Give the number of lines in the listing that hold the word "from". Write nothing but that number.

▽

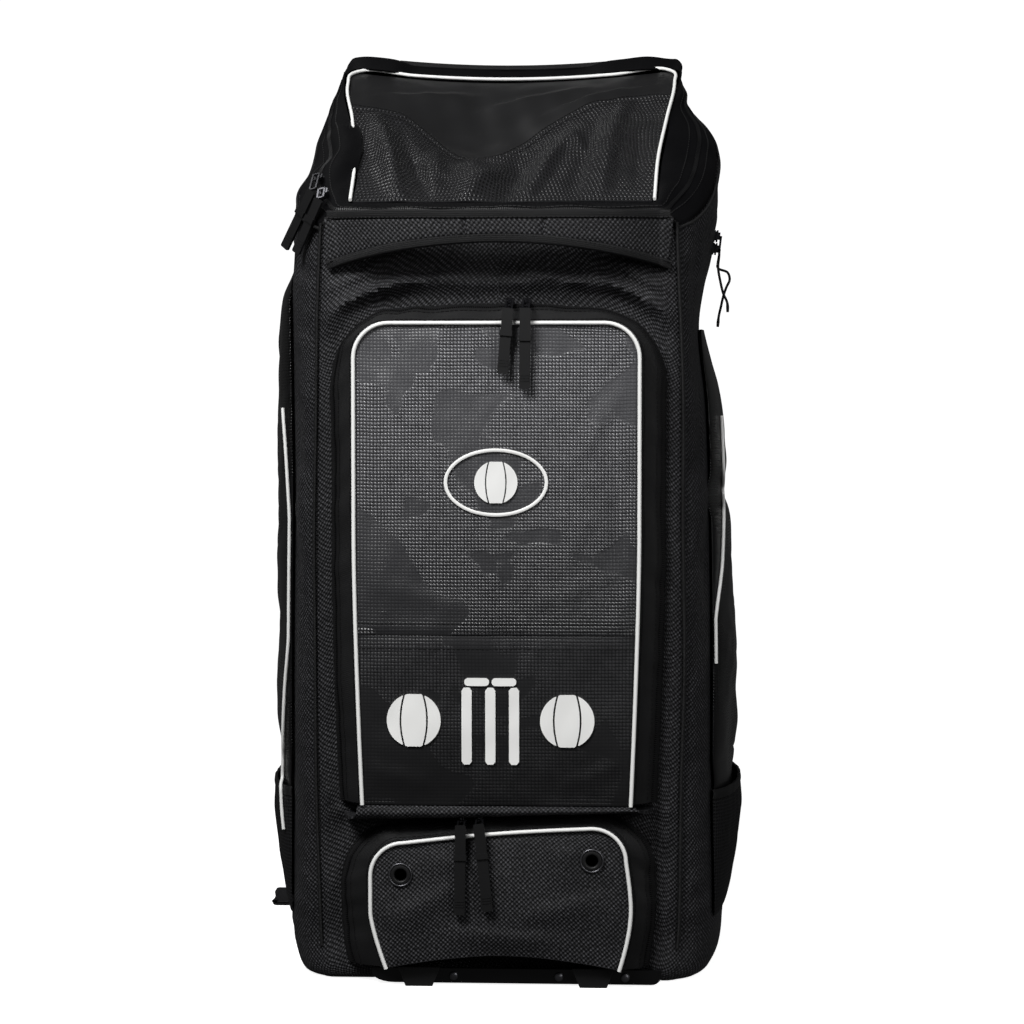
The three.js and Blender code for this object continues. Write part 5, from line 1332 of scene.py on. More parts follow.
@dataclass
class HaulHandle:
    """Padded band across the upper front, with bound upper and lower edges."""

    trim: Trim
    half: float = 153
    top: float = 693
    end_width: float = 53
    middle_width: float = 29
    bow: float = 33
    padding: float = 7
    binding: float = 8
    loose: float = 0.94
    front: float = 150

    def edges(self, share: Grid) -> tuple[Grid, Grid]:
        """Heights of the band's upper and lower edges along it."""
        middle = 1 - share**2
        top = self.top - 1.5 * middle
        return top, top - (self.end_width + (self.middle_width - self.end_width) * middle)

    def bowed(self, share: Grid) -> Grid:
        """How far the band stands off the panel along it."""
        return self.bow * np.maximum(1 - (share / self.loose) ** 4, 0) ** 1.3

    def band(self, name: str, low: Grid, high: Grid, share: Grid, thick: Grid, proud: float) -> bpy.types.Object:
        """A padded strip between two heights.

        Args:
            name: the piece's name.
            low: its lower edge along it.
            high: its upper edge.
            share: places along it, from -1 to 1.
            thick: half of its thickness.
            proud: how far it stands before the band's middle.

        Returns:
            The new object.
        """
        y = -(self.front + GAP + self.padding / 2 + self.bowed(share) + proud)
        thick = thick * (1 - 0.55 * fade(np.abs(share), 0.95, 1))
        path = np.stack([share * self.half, y, (low + high) / 2], 1)
        slope = np.gradient(y, share * self.half)
        out = np.stack([slope, -np.ones_like(y), np.zeros_like(y)], 1)
        return pad(name, path, out, (high - low) / 2, thick, 0.4, 32)

    def build(self) -> None:
        """Builds the woven middle and both bindings."""
        share = np.linspace(-1, 1, 130)
        top, bottom = self.edges(share)
        crease = sum(np.exp(-(((share * self.half - x) / 1.6) ** 2)) for x in (-28.0, 41.0))
        thick = self.padding / 2 * (1 - 0.55 * crease) * (1 + 0.03 * waves(share * 153, share * 0, 40, 6))
        core = self.band("handle_band", bottom + self.binding - 1, top - self.binding + 1, share, thick, 0.0)
        present(core, HANDLE_WEAVE, "haul_handle")
        wobble = 0.4 * waves(share * 153, share * 0, 60, 16)
        upper = self.band("handle_edge_upper", top - self.binding, top + wobble * 0.2, share, 4.3, 0.3)
        lower = self.band("handle_edge_lower", bottom, bottom + self.binding + wobble, share, 4.3, 0.3)
        present(upper, BINDING, "handle_binding_upper")
        present(lower, BINDING, "handle_binding_lower")
        for height in (top - self.binding + 1.2, bottom + self.binding - 1.2):
            line = np.stack([share * self.half, -(self.front + self.padding + self.bowed(share) + 1.3), height], 1)
            self.trim.stitches.follow(line, np.broadcast_to([0, -1.0, 0], line.shape))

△

**Response to the task:** 2